Records from a collection:
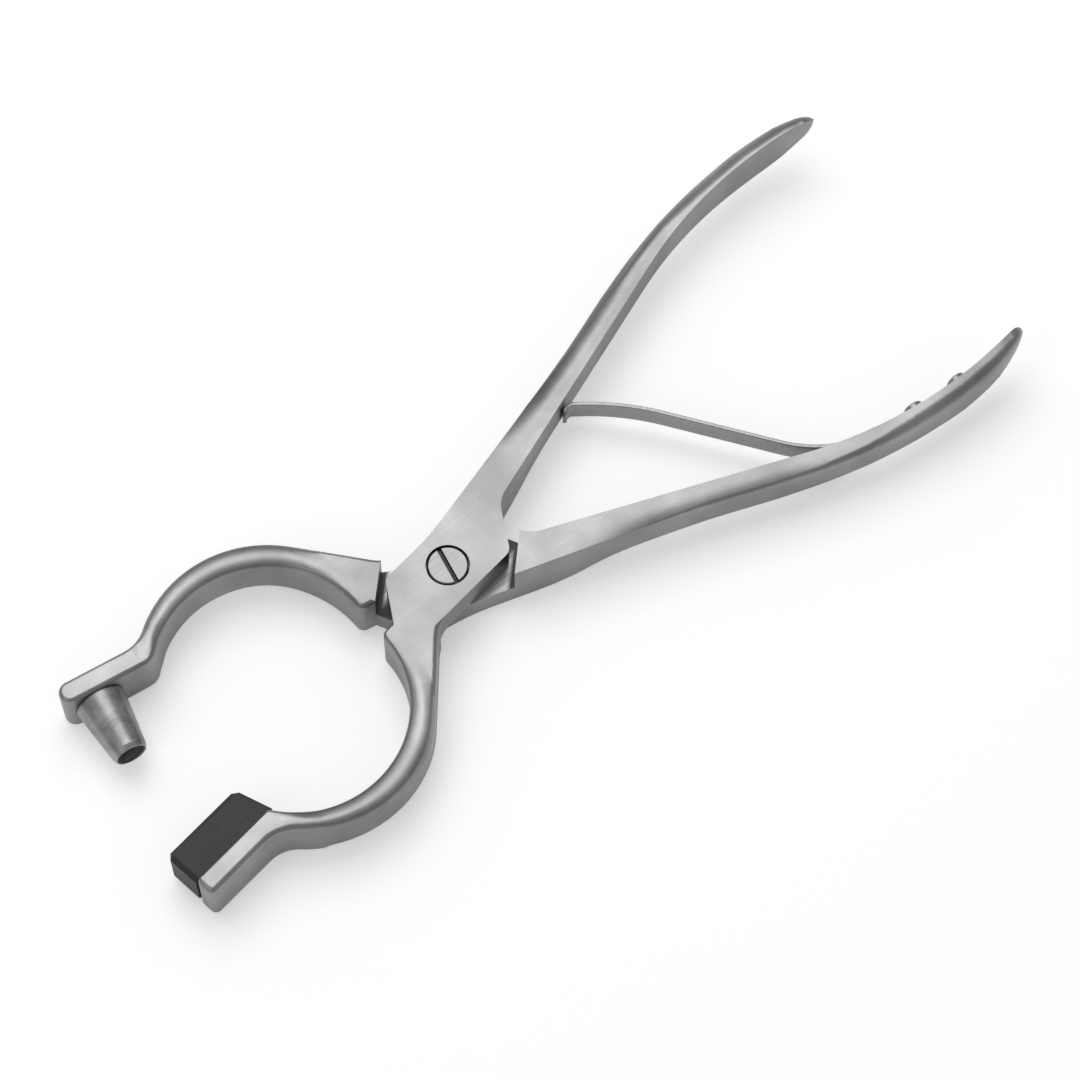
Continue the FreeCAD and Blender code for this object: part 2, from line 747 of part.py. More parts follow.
def cut_lap(body, side, lift, length):
    """Halves the joint between the two slanted steps."""
    reach = dim("lap_reach")
    span = dim("plate_half_width") * 2
    corners = []
    for across, along in ((1, -1), (1, 1), (-1, 1), (-1, -1)):
        x = lap_cos * reach * across - lap_sin * span * along
        y = lap_sin * reach * across + lap_cos * span * along
        corners.append(((x, y), None))
    sketch = new_sketch(body, body.Name + "_lap", "XY_Plane", lift)
    draw_loop(sketch, mirrored(corners, side))
    return add_pocket(body, body.Name + "_lap_cut", sketch, length)


bow_inside = (hollow_x, dim("bow_inner_y"), hollow_radius)
bow_outside = (bow_x, -dim("bow_outer_y"), dim("bow_outer_radius"))
anvil_lever = make_lever(
    "anvil_lever",
    1,
    holder_path(),
    [bow_inside + (dim("inner_round"),), bow_outside + (dim("edge_round"),)],
)
cut_lap(anvil_lever, 1, lap_level + dim("lap_play"), lap_level + dim("lap_play"))
bore = new_sketch(anvil_lever, "anvil_lever_bore", "XY_Plane")
draw_circle(bore, dim("screw_shank") / 2 + dim("running_fit"))
add_pocket(anvil_lever, "anvil_lever_bore_cut", bore)
sink = new_sketch(anvil_lever, "anvil_lever_sink", "XY_Plane", depth)
draw_circle(sink, dim("screw_head") / 2 + dim("head_gap"))
add_pocket(anvil_lever, "anvil_lever_sink_cut", sink, dim("screw_head_height") + dim("lap_play"))
place(anvil_lever, half_opening)

punch_lever = make_lever(
    "punch_lever", -1, punch_bar_path(), [bow_outside + (dim("bar_round"),)]
)
cut_lap(punch_lever, -1, depth, dim("upper_plate"))
bore = new_sketch(punch_lever, "punch_lever_bore", "XY_Plane")
draw_circle(bore, dim("screw_thread") / 2)
add_pocket(punch_lever, "punch_lever_bore_cut", bore)
seat = new_sketch(punch_lever, "punch_lever_seat", "XZ_Plane")
draw_circle(seat, dim("punch_spigot") / 2, (-punch_place, middle))
add_pocket(punch_lever, "punch_lever_seat_cut", seat)

# The two spring screws stand square on the palm side of the grip, their rims on the leaf
palm_centre = (crown_x, dim("palm_radius") - dim("palm_crown"), dim("spring_level"))
SPRING_SCREWS = (("near", dim("near_screw_angle")), ("far", dim("far_screw_angle")))
leaf_face = dim("palm_radius") - dim("spring_thickness")
screw_rim = dim("spring_screw_head") / 2
screw_seat = root(leaf_face * leaf_face - screw_rim * screw_rim)
screw_top = screw_seat - dim("spring_screw_height")
screw_end = dim("palm_radius") + dim("spring_screw_bite")
screw_core = dim("spring_screw_shank") / 2
for end, past in SPRING_SCREWS:
    turned_profile(
        punch_lever,
        "punch_lever_hole_" + end,
        "Groove",
        rectangle(screw_top, screw_end, screw_core),
        palm_centre,
        past - right_angle,
    )
place(punch_lever, -half_opening)

# Pivot screw: slotted head sunk in the upper plate, shoulder on the lower plate, thread below
pivot_screw = new_body("pivot_screw")
section = new_sketch(pivot_screw, "pivot_screw_section", "XZ_Plane")
head_under = depth - dim("screw_head_height")
draw_loop(
    section,
    [
        ((zero, zero), None),
        ((dim("screw_thread") / 2, zero), None),
        ((dim("screw_thread") / 2, lap_level), None),
        ((dim("screw_shank") / 2, lap_level), None),
        ((dim("screw_shank") / 2, head_under), None),
        ((dim("screw_head") / 2, head_under), None),
        ((dim("screw_head") / 2, depth - dim("edge_break")), None),
        ((dim("screw_head") / 2 - dim("edge_break"), depth), None),
        ((zero, depth), None),
    ],
)
turned = pivot_screw.newObject("PartDesign::Revolution", "pivot_screw_turned")
turned.Profile = section
turned.ReferenceAxis = (section, ["V_Axis"])
slot = new_sketch(pivot_screw, "pivot_screw_slot", "XY_Plane", depth)
slot_reach = dim("screw_head")
slot_half = dim("screw_slot") / 2
draw_loop(
    slot,
    [
        ((-slot_reach, -slot_half), None),
        ((slot_reach, -slot_half), None),
        ((slot_reach, slot_half), None),
        ((-slot_reach, slot_half), None),
    ],
)
add_pocket(pivot_screw, "pivot_screw_slot_cut", slot, dim("screw_slot_depth"))
place(pivot_screw, dim("screw_slot_angle"))

# Punch: hollow tapered tube with a spigot through the bar, mouth just short of the pad
punch_tube = new_body("punch_tube")
mouth = dim("punch_stop") - dim("closing_line")
seat_y = dim("bar_face")
spigot_end = dim("bar_face") + dim("bar_thickness")
section = new_sketch(punch_tube, "punch_tube_section", "XY_Plane")
draw_loop(
    section,
    [
        ((dim("punch_bore") / 2, spigot_end), None),
        ((dim("punch_bore") / 2, mouth), None),
        ((dim("punch_mouth") / 2, mouth), None),
        ((dim("punch_shoulder") / 2, mouth + dim("punch_land")), None),
        ((dim("punch_base") / 2, seat_y), None),
        ((dim("punch_spigot") / 2, seat_y), None),
        ((dim("punch_spigot") / 2, spigot_end), None),
    ],
)
turned = punch_tube.newObject("PartDesign::Revolution", "punch_tube_turned")
turned.Profile = section
turned.ReferenceAxis = (section, ["V_Axis"])
place(punch_tube, -half_opening, (-punch_place, zero, middle))

# Pad: bevelled block on the flat holder
anvil_pad = new_body("anvil_pad")
block = new_sketch(anvil_pad, "anvil_pad_block", "XY_Plane", middle - dim("pad_depth") / 2)
pad_end = dim("pad_length") - dim("pad_reach")
draw_loop(
    block,
    [
        ((-dim("pad_reach"), -holder_face), None),
        ((pad_end + dim("pad_slant"), -holder_face), None),
        ((pad_end, -dim("closing_line")), None),
        ((-dim("pad_reach"), -dim("closing_line")), None),
    ],
)
blank = add_pad(anvil_pad, "anvil_pad_blank", block, dim("pad_depth"))
doc.recompute()
bevel = anvil_pad.newObject("PartDesign::Chamfer", "anvil_pad_bevel")
bevel.Base = (blank, edges_off_plane(blank.Shape, -holder_face.value))
bevel.setExpression("Size", dim("pad_bevel").text)
anvil_pad.Tip = bevel
place(anvil_pad, half_opening)


def leaf_path():
    """Outline of the bent leaf, about the centre of the palm arc.

    The middle of the leaf is followed by its heading, the slope that it has towards the
    other handle. Left of the heading is the side away from the screwed handle.
    """
    half = dim("spring_thickness") / 2
    lift = dim("spring_lift_angle")
    slope = dim("spring_steep_angle")
    last = dim("spring_end_angle")
    lying = -(slant + dim("jaw_angle"))
    curled = lying - dim("spring_curl_angle")
    tail = dim("palm_radius") - half
    bend = dim("spring_bend")
    back = dim("spring_back")
    curl = dim("spring_curl")

    def left(angle):
        return sin(angle), -cos(angle)

    def ahead(angle):
        return -cos(angle), -sin(angle)

    def step(point, length, direction):
        return point[0] + length * direction[0], point[1] + length * direction[1]

    def dot(first, second):
        return first[0] * second[0] + first[1] * second[1]

    tail_end = -dim("spring_tail_angle")
    start = step((zero, zero), -tail, left(tail_end))
    leave = step((zero, zero), -tail, left(lift))
    steep = step(step(leave, bend, left(lift)), -bend, left(slope))
    # The straight stretch is as long as the curl needs to lie on the other handle
    palm_line = palm_y * cos(slant) - palm_x * sin(slant)
    centre = (crown_x, -palm_centre[1])
    short = step(step(steep, -back, left(slope)), back - curl, left(last))
    ahead_of = palm_line - dim("spring_play") - curl - half - dot(left(lying), centre)
    straight = (ahead_of - dot(left(lying), short)) / dot(left(lying), ahead(slope))
    turn_back = step(steep, straight, ahead(slope))
    curl_centre = step(short, straight, ahead(slope))
    marks = [
        (start, tail_end, tail, 1),
        (leave, lift, bend, 1),
        (steep, slope, None, 0),
        (turn_back, slope, back, -1),
        (step(curl_centre, curl, left(last)), last, curl, -1),
        (step(curl_centre, curl, left(lying)), lying, curl, -1),
        (step(curl_centre, curl, left(curled)), curled, None, 0),
    ]
    near_side = []
    far_side = []
    for index, (point, angle, radius, turn) in enumerate(marks):
        right_bend = None
        left_bend = None
        if radius is not None:
            right_bend = (radius + turn * half, turn)
        if index > 0 and marks[index - 1][2] is not None:
            left_bend = (marks[index - 1][2] - marks[index - 1][3] * half, -marks[index - 1][3])
        near_side.append((step(point, -half, left(angle)), right_bend))
        far_side.append((step(point, half, left(angle)), left_bend))
    return near_side + far_side[::-1]


# Return spring: a flat leaf screwed along the lower grip, bent across to the other handle
return_spring = new_body("return_spring")
leaf = new_sketch(return_spring, "return_spring_leaf", "XY_Plane", -dim("spring_width") / 2)
draw_loop(leaf, mirrored(leaf_path(), -1))
add_pad(return_spring, "return_spring_strip", leaf, dim("spring_width"))
spring_screws = new_body("spring_screws")
for end, past in SPRING_SCREWS:
    turned_profile(
        return_spring,
        "return_spring_hole_" + end,
        "Groove",
        rectangle(screw_top, screw_end, screw_core),
        (zero, zero, zero),
        past - right_angle,
    )
    turned_profile(
        spring_screws,
        "spring_screw_" + end,
        "Revolution",
        [
            (screw_top, zero),
            (screw_top, screw_rim - dim("edge_break")),
            (screw_top + dim("edge_break"), screw_rim),
            (screw_seat, screw_rim),
            (screw_seat, screw_core),
            (screw_end, screw_core),
            (screw_end, zero),
        ],
        (zero, zero, zero),
        past - right_angle,
    )
place(return_spring, -half_opening, palm_centre)
place(spring_screws, -half_opening, palm_centre)

doc.recompute()
for item in doc.Objects:
    if "Invalid" in item.State or "Error" in item.State:
        raise RuntimeError("not built: " + item.Label)
PIECES = [
    (anvil_lever, 1),
    (punch_lever, 1),
    (pivot_screw, 1),
    (punch_tube, 1),
    (anvil_pad, 1),
    (return_spring, 1),
    (spring_screws, 2),
]
for piece, count in PIECES:
    shape = piece.Shape
    if shape.isNull() or not shape.isValid() or len(shape.Solids) != count:
        raise RuntimeError("not sound: " + piece.Label)
    print(piece.Label, round(shape.Volume, 2))

os.makedirs("parts", exist_ok=True)
for piece, count in PIECES:
    piece.Shape.exportStep("parts/" + piece.Label + ".step")
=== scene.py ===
"""Looks of the nose ring pliers: satin forged levers, ground punch, dark pad, leaf spring."""
import math

import bmesh
import bpy
import numpy as np
from mathutils import Matrix, Vector


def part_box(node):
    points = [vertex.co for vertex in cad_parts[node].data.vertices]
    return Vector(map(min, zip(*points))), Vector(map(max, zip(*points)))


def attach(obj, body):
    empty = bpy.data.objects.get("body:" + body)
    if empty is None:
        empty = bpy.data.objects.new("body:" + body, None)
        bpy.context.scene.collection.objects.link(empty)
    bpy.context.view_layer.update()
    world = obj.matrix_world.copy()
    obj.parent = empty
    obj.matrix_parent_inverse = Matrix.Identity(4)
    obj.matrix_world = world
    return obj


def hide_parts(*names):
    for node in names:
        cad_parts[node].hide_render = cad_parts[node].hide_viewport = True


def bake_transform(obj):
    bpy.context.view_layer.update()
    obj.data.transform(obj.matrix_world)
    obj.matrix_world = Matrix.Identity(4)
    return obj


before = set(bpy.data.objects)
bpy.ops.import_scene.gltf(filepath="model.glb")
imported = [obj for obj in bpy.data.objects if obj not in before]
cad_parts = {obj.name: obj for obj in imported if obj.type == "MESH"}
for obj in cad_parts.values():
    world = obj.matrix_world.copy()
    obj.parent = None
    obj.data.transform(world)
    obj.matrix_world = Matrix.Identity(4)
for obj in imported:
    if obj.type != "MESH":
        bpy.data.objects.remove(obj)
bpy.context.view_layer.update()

bl_info = {
    "name": "Nose Ring Pliers",
    "version": (1, 0, 0),
    "blender": (4, 5, 0),
    "location": "View3D > Sidebar > Pliers",
    "description": "Finishes the levers, punch, pad, screws and return spring of nose ring pliers",
    "category": "Object",
}

MM = 0.001

# Places on a lever are taken with the tool closed and the pivot at 0. x runs along the tool,
# below 0 on the jaws, and y runs from its axis to the side of the lever's own handle.

# Arcs of the bow: x and y of the centre, and the radius
BOW_INNER = (-50.9 * MM, 1.5 * MM, 26.8 * MM)
BOW_OUTER = (-50.0 * MM, -1.9 * MM, 29.8 * MM)
# Stretches in x over which a rounding comes in and goes out
BOW_COMES = (-76 * MM, -70 * MM)
BOW_GOES = (-30 * MM, -21 * MM)
NECK_COMES = (26 * MM, 50 * MM)
NECK_GOES = (84 * MM, 114 * MM)
# Back of the handle: y = BACK_Y + BACK_SLOPE * d + BACK_CURVE * d * d, with d = x - BACK_X
BACK_X = 20 * MM
BACK_Y = 11.28 * MM
BACK_SLOPE = 0.148
BACK_CURVE = 0.6

# Underside of the bow beside the jaw, each as its start in x and its length
UNDER_CURVE = (-80 * MM, 26 * MM)
UNDER_RAMP = (-71.5 * MM, 6 * MM)
# The curve stops at this x, and fades out upwards to this height
UNDER_END = -50 * MM
UNDER_HEIGHT = 7 * MM

# Cuts across a lever: stretch beside the jaw, distance between cuts, number in the tip
JAW_CUTS = (-84 * MM, -48 * MM)
CUT_STEP = 1.5 * MM
TIP_CUTS = 9
CUT_TOLERANCE = 0.0005 * MM
MERGE_DISTANCE = 0.001 * MM
# Points this close to a cut belong to its row
ROW_REACH = 0.01 * MM
# Distance between the values that are averaged along the grip
FINE_STEP = 0.5 * MM
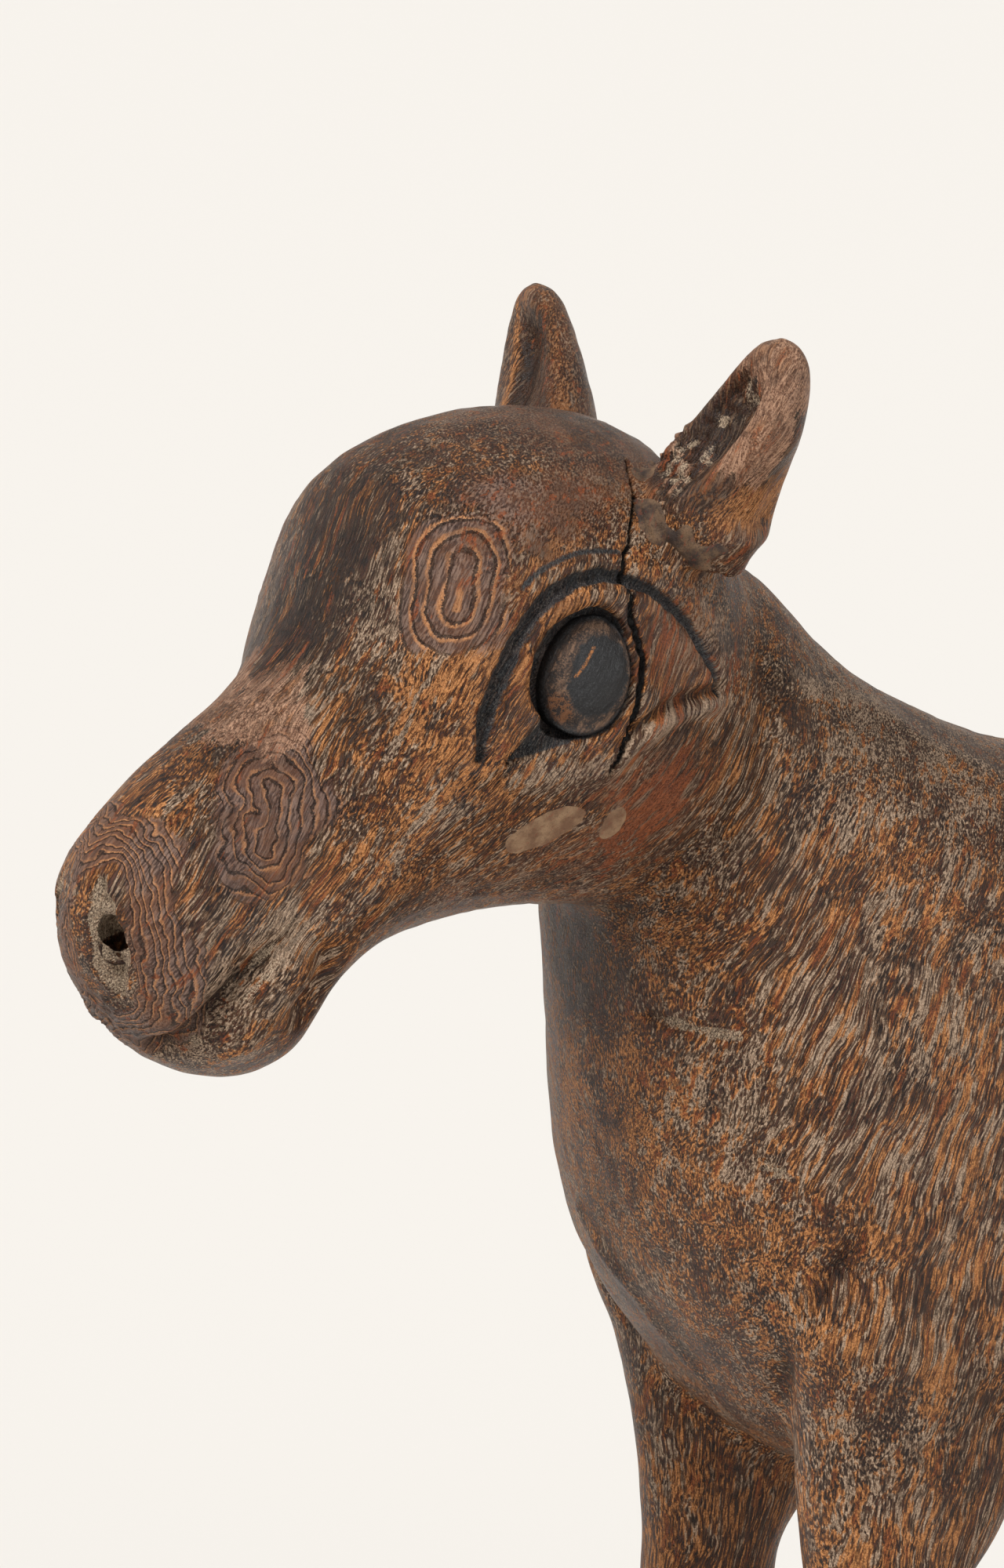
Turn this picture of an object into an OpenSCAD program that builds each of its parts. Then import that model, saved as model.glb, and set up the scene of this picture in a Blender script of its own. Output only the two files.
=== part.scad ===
// Carved hardwood statue of a calf-like animal, standing on four legs.
// It is made of carved blocks that pegs and glue hold together: a body block with the neck
// and upper legs, a head block, two ears, two inlaid eyes, four lower legs and a tail.
// Millimetres. +Z is up, the animal faces -Y and its left side is +X.
// The origin is on the floor, in the middle of the statue's length and width.

/* [Body] */
// Half of the barrel's greatest width
body_half_w = 56; // [52:1:58]
// Distance of each leg's centre line from the middle plane
leg_spread = 31; // [29:1:33]
// Height of the glue line between upper and lower legs
seam_z = 118; // [112:1:122]

/* [Head] */
// Half of the head's greatest width, at the brow
head_half_w = 43; // [41:1:44]
// Diameter of each inlaid eye
eye_d = 24; // [20:1:25]
// Diameter of the small hole drilled in each nostril
nostril_d = 5; // [3:0.5:6]

/* [Joinery] */
// Diameter of the two pegs that hold the head
neck_peg_d = 12; // [10:1:14]
// Diameter of the peg in each leg
leg_peg_d = 10; // [8:1:11]
// Diameter of the round tenon on each ear
ear_tenon_d = 14; // [12:1:16]
// Diameter of the tail's round root, which is let into the rump
tail_tenon_d = 13; // [11:1:14]
// Glue space round every peg, tenon, inlay and plug
glue_gap = 0.1; // [0.05:0.05:0.2]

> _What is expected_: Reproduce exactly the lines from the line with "Turn this picture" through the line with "nostril_d = 5; // [3:0.5:6]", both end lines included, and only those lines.

> _Solution_:
Turn this picture of an object into an OpenSCAD program that builds each of its parts. Then import that model, saved as model.glb, and set up the scene of this picture in a Blender script of its own. Output only the two files.
=== part.scad ===
// Carved hardwood statue of a calf-like animal, standing on four legs.
// It is made of carved blocks that pegs and glue hold together: a body block with the neck
// and upper legs, a head block, two ears, two inlaid eyes, four lower legs and a tail.
// Millimetres. +Z is up, the animal faces -Y and its left side is +X.
// The origin is on the floor, in the middle of the statue's length and width.

/* [Body] */
// Half of the barrel's greatest width
body_half_w = 56; // [52:1:58]
// Distance of each leg's centre line from the middle plane
leg_spread = 31; // [29:1:33]
// Height of the glue line between upper and lower legs
seam_z = 118; // [112:1:122]

/* [Head] */
// Half of the head's greatest width, at the brow
head_half_w = 43; // [41:1:44]
// Diameter of each inlaid eye
eye_d = 24; // [20:1:25]
// Diameter of the small hole drilled in each nostril
nostril_d = 5; // [3:0.5:6]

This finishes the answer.